**THE PROBLEM**
Copy out the line that contains "Write part 2", the line that contains "socket.default_value = value", and every line between them, exactly, and nothing else.

[Records contained in a dataset]
────────────────────────────────────────

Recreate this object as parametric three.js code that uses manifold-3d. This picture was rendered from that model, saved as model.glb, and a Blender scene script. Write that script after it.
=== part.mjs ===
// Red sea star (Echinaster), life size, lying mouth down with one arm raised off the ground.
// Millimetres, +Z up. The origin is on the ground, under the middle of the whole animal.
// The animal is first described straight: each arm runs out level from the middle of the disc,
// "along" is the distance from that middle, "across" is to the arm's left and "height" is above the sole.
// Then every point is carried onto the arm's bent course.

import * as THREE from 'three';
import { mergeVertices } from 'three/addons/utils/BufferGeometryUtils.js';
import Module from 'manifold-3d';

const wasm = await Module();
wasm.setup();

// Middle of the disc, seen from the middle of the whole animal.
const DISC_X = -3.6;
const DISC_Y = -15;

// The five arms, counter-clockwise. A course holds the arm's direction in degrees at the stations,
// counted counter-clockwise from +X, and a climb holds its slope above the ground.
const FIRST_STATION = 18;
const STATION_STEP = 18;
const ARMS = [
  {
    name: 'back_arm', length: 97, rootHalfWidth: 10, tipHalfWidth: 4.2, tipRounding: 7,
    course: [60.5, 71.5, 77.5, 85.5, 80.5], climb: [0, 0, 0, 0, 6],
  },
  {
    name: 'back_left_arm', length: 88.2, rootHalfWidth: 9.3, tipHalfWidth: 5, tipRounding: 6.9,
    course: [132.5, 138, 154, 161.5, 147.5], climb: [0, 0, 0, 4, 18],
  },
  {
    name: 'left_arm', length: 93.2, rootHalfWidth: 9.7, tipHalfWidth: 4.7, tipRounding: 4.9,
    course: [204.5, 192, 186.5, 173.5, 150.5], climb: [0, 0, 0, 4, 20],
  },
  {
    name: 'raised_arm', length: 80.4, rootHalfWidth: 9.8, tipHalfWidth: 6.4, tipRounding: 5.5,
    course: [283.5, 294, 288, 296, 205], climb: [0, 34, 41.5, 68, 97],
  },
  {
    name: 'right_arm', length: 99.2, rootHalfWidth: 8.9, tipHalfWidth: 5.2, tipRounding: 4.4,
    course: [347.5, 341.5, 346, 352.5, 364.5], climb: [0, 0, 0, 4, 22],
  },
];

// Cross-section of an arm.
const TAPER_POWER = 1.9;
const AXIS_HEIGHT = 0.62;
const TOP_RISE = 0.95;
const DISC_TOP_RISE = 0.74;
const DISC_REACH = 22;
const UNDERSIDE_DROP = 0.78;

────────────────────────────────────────

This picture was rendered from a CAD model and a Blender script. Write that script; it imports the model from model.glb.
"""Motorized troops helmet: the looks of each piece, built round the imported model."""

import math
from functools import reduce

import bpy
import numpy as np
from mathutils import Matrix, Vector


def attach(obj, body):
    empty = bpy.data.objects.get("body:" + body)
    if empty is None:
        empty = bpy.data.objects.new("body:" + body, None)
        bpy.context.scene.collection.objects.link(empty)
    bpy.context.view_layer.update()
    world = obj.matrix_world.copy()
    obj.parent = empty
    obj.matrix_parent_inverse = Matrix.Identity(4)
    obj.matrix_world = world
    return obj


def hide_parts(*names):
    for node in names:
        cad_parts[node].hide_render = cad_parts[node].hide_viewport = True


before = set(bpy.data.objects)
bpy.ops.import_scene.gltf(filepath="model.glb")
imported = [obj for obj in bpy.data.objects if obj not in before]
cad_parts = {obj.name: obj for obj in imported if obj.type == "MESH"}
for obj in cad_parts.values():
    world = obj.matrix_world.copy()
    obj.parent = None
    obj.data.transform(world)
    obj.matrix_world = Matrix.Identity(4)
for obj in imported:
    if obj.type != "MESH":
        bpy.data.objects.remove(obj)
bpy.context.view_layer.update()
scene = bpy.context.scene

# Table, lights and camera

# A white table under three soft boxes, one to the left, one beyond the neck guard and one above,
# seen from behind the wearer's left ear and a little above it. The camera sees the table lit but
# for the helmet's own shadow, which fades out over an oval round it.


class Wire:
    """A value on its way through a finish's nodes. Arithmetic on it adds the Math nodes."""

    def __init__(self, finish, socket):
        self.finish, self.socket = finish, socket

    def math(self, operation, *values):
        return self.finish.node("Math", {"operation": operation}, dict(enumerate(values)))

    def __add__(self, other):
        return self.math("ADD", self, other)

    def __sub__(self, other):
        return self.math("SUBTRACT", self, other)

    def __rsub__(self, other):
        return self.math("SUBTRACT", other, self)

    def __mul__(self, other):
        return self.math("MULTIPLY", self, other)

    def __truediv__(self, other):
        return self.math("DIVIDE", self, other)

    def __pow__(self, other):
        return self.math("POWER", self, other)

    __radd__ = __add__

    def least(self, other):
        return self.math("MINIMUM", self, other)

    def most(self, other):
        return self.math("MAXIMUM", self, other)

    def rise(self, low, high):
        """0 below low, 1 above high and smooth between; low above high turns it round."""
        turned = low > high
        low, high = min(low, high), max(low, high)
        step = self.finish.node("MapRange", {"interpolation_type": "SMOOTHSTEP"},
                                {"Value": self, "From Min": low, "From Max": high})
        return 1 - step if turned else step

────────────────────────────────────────

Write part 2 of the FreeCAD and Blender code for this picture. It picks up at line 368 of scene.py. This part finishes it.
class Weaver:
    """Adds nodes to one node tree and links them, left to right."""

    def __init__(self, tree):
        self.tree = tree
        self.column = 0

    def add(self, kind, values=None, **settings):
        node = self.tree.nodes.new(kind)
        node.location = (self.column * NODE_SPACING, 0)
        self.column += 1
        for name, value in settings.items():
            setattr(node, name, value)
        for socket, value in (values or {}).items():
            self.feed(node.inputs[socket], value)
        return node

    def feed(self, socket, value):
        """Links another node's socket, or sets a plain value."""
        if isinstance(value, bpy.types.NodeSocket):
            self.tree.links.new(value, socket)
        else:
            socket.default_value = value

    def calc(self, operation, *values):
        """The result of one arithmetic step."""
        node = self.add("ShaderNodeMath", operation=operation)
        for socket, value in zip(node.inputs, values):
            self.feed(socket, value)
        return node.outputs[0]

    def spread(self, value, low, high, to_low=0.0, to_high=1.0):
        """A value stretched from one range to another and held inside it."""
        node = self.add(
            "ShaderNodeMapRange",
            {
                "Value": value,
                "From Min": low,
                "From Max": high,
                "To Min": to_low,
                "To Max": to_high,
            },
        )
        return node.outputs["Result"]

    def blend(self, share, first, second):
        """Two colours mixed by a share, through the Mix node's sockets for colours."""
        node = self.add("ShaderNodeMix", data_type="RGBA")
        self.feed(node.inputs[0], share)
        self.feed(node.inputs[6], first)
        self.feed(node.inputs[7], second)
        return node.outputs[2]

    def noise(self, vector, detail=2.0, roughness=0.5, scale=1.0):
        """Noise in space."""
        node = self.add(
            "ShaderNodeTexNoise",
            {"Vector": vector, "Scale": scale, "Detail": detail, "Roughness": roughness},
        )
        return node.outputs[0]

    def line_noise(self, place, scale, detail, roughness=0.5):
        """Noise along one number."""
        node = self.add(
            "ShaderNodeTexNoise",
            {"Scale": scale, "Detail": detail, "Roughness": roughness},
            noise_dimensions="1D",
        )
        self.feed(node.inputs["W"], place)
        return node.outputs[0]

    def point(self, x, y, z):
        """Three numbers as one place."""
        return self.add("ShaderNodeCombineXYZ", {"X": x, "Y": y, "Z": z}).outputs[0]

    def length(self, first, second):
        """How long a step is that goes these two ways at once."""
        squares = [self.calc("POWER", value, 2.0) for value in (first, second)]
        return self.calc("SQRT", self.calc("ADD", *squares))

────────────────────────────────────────

**THE OUTPUT**
Write part 2 of the FreeCAD and Blender code for this picture. It picks up at line 368 of scene.py. This part finishes it.
class Weaver:
    """Adds nodes to one node tree and links them, left to right."""

    def __init__(self, tree):
        self.tree = tree
        self.column = 0

    def add(self, kind, values=None, **settings):
        node = self.tree.nodes.new(kind)
        node.location = (self.column * NODE_SPACING, 0)
        self.column += 1
        for name, value in settings.items():
            setattr(node, name, value)
        for socket, value in (values or {}).items():
            self.feed(node.inputs[socket], value)
        return node

    def feed(self, socket, value):
        """Links another node's socket, or sets a plain value."""
        if isinstance(value, bpy.types.NodeSocket):
            self.tree.links.new(value, socket)
        else:
            socket.default_value = value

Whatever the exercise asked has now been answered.